The commodity trap is coming for language technology—and nobody’s ready

There’s a conversation happening in boardrooms across the language industry right now. It goes something like this: everyone’s using AI, so how do we stand out?

It’s the right question. But most people asking it are still looking for the answer in the wrong place.

For years, the commodity trap was the LSP’s problem. Language Service Providers competed on price, on turnaround, on language pairs, on CAT tool compatibility. Quality was always the stated priority and endlessly debated in practice—human translation gave way to machine translation, post-editing blurred the lines further, and what “good” actually meant depended on who you asked and what they were willing to pay for. Mostly, buyers weren’t willing to pay much. Translation was a budget line to be minimized, not a capability to be invested in. So the market behaved accordingly. If you’ve seen one LSP sales deck, you’ve seen them all: global reach, ISO-certified quality, competitive rates, human expertise. The differentiators that weren’t differentiators.

Then AI changed the economics of the industry almost overnight, and suddenly everyone was talking about how LSPs needed to evolve, adapt, move up the value chain. Some did. Many are still figuring it out.

But here’s what’s quietly happening in the background: the same trap is closing around Language Technology Providers.

LTPs, the vendors building AI-powered translation engines, content generation platforms, multilingual NLP tools, voice and localization infrastructure, are entering a period that should feel uncomfortably familiar to anyone who watched the LSP market compress. Because the underlying technology is converging fast. The large language models powering most language and voice AI today are trained on similar data, evaluated on similar benchmarks, and optimized for similar outcomes. The quality gap between top-tier players is narrowing. The second tier is catching up faster than anyone expected.

When an LSI sits down to evaluate vendors, the core capability differences are increasingly marginal. So what does an LTP actually sell, if not the technology itself?

That’s not a rhetorical question. It’s the most important strategic question in the industry right now, and the honest answer is: most LTPs haven’t fully worked it out yet.

Here’s what makes this moment particularly difficult: AI isn’t just homogenizing the product. It’s homogenizing the marketing too.

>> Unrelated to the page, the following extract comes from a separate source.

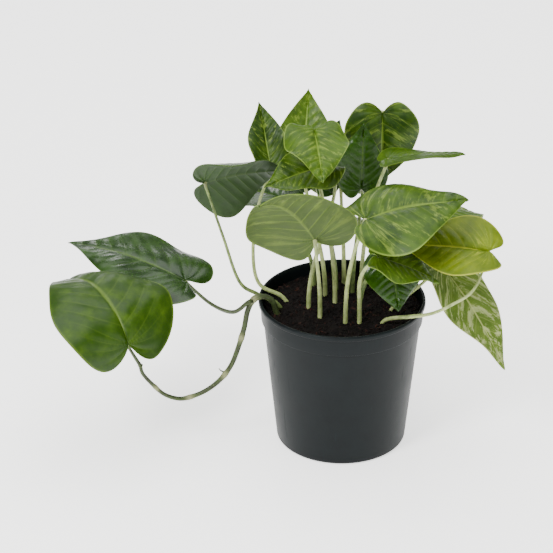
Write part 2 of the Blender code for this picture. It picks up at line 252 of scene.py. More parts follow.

Visit the websites of ten language AI or voice AI companies today. You’ll find the same promises—seamless, scalable, enterprise-grade, powered by cutting-edge AI. The same hero copy. The same use cases. The same tone. Not because these companies are the same, but because they’re all using the same AI tools to describe themselves. The technology that’s making their products harder to differentiate is making their messaging harder to differentiate at exactly the same time.

Sameness in the product. Sameness in the marketing. It’s a compounding problem, and almost nobody is talking about it.

The result is predictable. When buyers can’t tell you apart—when the demo looks roughly the same, the pricing page looks roughly the same, the G2 reviews say roughly the same things—they default to the two comparisons they can actually make: price and features.

Price is the LSP story all over again. A race to the bottom that rewards scale and punishes everyone else. Margins compress, and differentiation erodes further.

Features are a more seductive trap. Ship faster, add more capabilities, stay ahead of the curve. But in a market where the underlying models are improving at the pace they are, yesterday’s differentiating feature is tomorrow’s commodity checkbox. A competitor can replicate it in weeks. The feature moat is real, and it stops being real faster than most product roadmaps account for.

So where does that leave language AI and voice AI companies?

Competing on price destroys margins. Competing on features is a treadmill. And competing on marketing is nearly impossible when everyone’s marketing sounds like it was written by the same model—because it probably was.

The companies that find a way out of this won’t do it by building a slightly better model or hiring a better copywriter. They’ll do it by answering a question most of the industry is still avoiding: what do we actually stand for that no one else does, and are we willing to say it in language that doesn’t sound like everyone else?

That’s a harder question than it looks. But it’s the only one worth asking right now.